Hiking on the lava flows of Acoma-Zuni Trail is a formidable challenge. First of all, it’s a treacherous and strenuous walk over jagged lava rock. More importantly, over its 7.5-mile distance, you could easily get lost if not for the many cairns that have been erected over the landscape. It’s a wonder how ancient Puebloans navigated between Zuni and Acoma for over a thousand years. Aside from memorizing the landscape or using cairns, how did they do it without modern-day footwear? Our ambition today was to do a little exploring of the landscape, venturing only about a half mile in before returning to the parking spot. The trail is part of a vast volcanic field in New Mexico, formed over a period of 100,000 years. The trailheads are located along Highways 53 and 117 at either end. The latest eruption occurred only 3,000 years ago during what is called the McCartys lava flow, the youngest in the state. Much of the national monument and the conservation area around it showcase the volcanic field, including El Calderon, the monument’s most prominent cinder cone; rugged lava flows and tubes; and many other spatter and cinder cones, all surrounded by massive sandstone pillars and mesas.
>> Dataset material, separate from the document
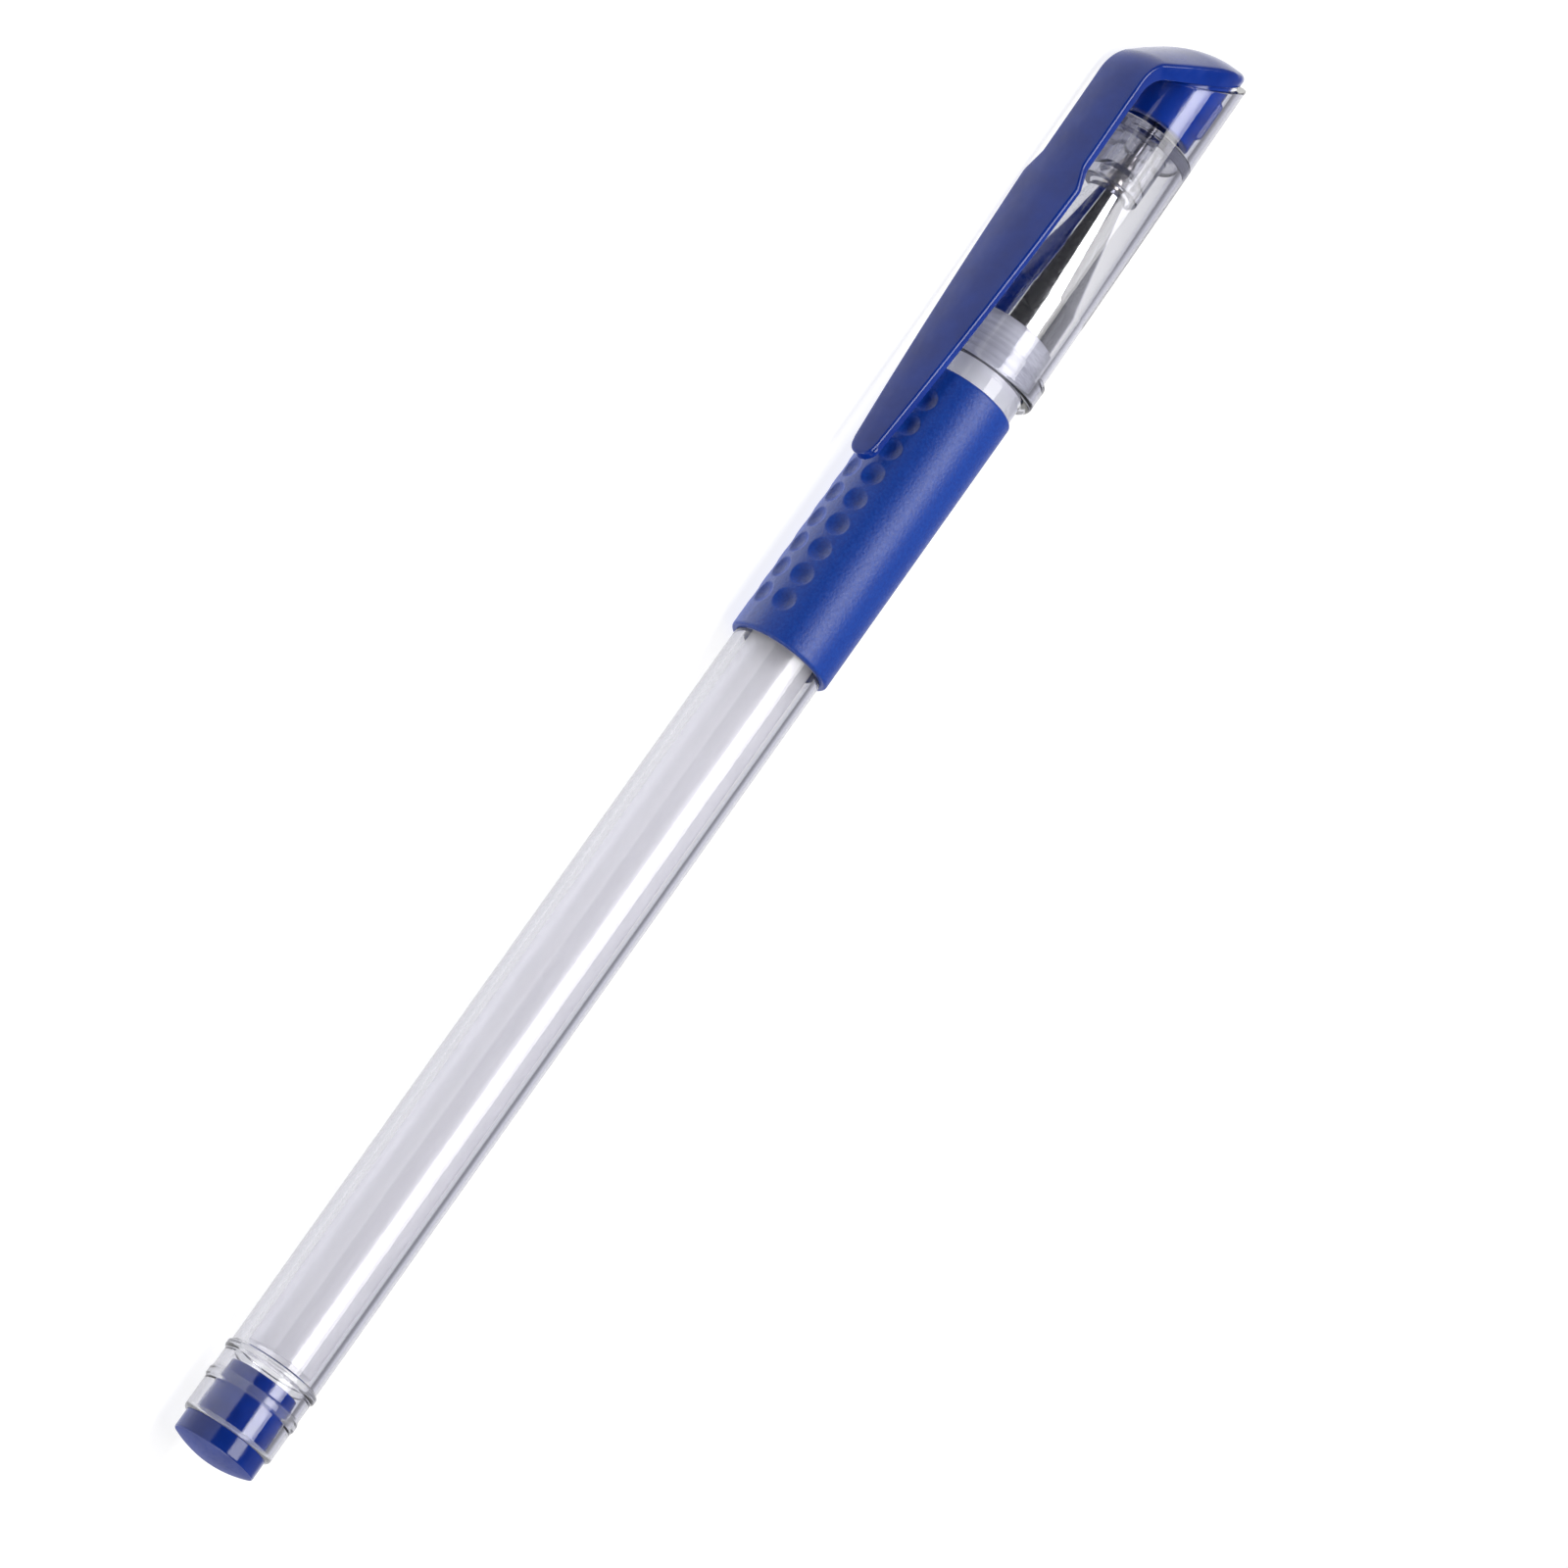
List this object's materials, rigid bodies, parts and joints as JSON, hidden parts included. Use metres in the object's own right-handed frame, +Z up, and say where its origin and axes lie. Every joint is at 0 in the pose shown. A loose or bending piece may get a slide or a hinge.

From the eastern trailhead (Highway 117), the first half mile was quite easy—a sandy footpath past piñon pines. Eventually, we reached the rugged lava field, relatively young geologically speaking at 3,000 years old. Without our durable hiking boots, any other kind of footwear would have gotten shredded in no time. The terrain is very uneven, requiring much climbing up and down. Following park brochure advice, once we reached one cairn, we looked for the next before continuing on. The lava flows were very impressive, especially the pahoehoe kind with its ripply patterns.

Pahoehoe lava flow

After a certain point, we decided to go back and “retrace” our steps. This was harder than it sounds because nothing looked familiar. We just pointed ourselves in the opposite direction and eventually found the original dirt trail that led back to the car.

Not far from the Zuni-Acoma Trail stands the largest natural arch in New Mexico, La Ventana. A short trail leads up to this natural feature, but you can only look at it from a distance at trail’s end. In contrast to the young lava flows, the towering sandstone cliffs, of which La Ventana is a part, are 200 millions years old.